A margem nascente da Lagoa Azul que percorremos até não haver mais caminho, é nada menos do que esplendorosa. Mas há gente aqui. Na aldeia de Cerrado das Freiras, os criadores de gado cuidam das suas vacas. Os agricultores colhem o milho ou lavram as terras. Nos caminhos de floresta, jardineiros limpam e aparam os caminhos entre árvores respeitando o equilíbrio deste habitat singular. A todos dissemos “Boa tarde!” e todos nos responderam com simpatia. Reparámos que isso não se passava com os estrangeiros que percorriam os mesmos caminhos. Para eles este cenário será mais como um quadro num museu, em que não se entra verdadeiramente, apenas se contempla. A diferença é que nós somos portugueses. Somos viajantes neste lugar, mas ao mesmo tempo sentimo-nos parte dele, sentimo-lo nosso – que orgulho! E os açorianos gostam desta familiaridade que queremos cultivar. Não seria capaz de passar numa aldeia, num caminho, sem cumprimentar os locais. Gosto mais ainda quando podemos conversar um pouco, aprender mutuamente. Ouvir contar histórias das terras por onde estou de passagem e contar as minhas, levar comigo o sentido dos lugares. E eles tornam-se mais do que paisagens, tornam-se histórias, que partilho convosco.
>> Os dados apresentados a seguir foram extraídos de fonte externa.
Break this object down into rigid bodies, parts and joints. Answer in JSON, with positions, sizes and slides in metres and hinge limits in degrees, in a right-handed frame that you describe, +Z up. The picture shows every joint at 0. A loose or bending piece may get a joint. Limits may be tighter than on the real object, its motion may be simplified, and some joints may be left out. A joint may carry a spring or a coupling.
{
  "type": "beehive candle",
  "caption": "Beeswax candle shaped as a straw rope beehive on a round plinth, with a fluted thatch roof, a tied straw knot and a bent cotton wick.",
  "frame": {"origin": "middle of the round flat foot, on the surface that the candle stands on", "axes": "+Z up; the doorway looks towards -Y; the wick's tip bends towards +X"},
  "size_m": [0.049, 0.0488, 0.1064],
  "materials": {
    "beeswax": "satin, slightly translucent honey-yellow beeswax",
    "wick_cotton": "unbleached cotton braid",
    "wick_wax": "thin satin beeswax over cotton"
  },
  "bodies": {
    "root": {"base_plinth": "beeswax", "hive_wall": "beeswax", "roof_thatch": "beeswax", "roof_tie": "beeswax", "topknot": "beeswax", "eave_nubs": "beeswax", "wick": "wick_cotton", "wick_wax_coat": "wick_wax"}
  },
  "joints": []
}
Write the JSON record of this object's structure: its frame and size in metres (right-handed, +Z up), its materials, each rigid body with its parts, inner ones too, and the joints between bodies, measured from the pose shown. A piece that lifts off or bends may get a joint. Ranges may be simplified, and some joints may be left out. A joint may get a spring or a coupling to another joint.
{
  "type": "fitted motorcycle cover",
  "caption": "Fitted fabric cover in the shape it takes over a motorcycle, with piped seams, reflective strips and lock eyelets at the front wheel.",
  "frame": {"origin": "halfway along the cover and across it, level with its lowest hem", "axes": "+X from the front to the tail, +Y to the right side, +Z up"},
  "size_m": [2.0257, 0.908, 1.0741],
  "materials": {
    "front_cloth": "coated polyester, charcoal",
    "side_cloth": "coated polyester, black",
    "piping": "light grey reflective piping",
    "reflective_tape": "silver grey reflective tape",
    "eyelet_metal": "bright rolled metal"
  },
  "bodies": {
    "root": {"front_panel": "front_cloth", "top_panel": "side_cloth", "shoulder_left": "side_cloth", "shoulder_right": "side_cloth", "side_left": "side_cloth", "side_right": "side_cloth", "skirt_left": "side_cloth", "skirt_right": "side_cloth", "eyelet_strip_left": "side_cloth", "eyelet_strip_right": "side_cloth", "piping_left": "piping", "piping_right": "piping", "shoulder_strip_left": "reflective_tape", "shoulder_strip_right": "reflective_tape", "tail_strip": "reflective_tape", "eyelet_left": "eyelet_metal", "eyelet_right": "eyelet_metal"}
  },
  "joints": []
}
A sensação de calma que ganhámos neste passeio só rivalizava com o deslumbramento de sentirmos que estávamos, mesmo, no interior da caldeira de um vulcão. A caldeira das Sete Cidades tem cerca de 5 km de diâmetro e uma profundidade de 400 metros (desde o topo das escarpas até ao fundo da lagoa).
A parte da ida do nosso percurso bicicleta terminaria no Jardim da Lagoa Azul, um espaço relvado à sombra de árvores, com um dos mais bonitos parques de merendas da ilha de S. Miguel. Um pequeno ribeiro impedia-nos a passagem e já eram horas de voltar ao ponto de origem, onde nos esperava um passeio de caiaque e SUP. Este não seria um daqueles dias que deixam a sensação de que poderíamos ter feito mais, como muitas vezes acontece nas férias. Este foi um dia pleno.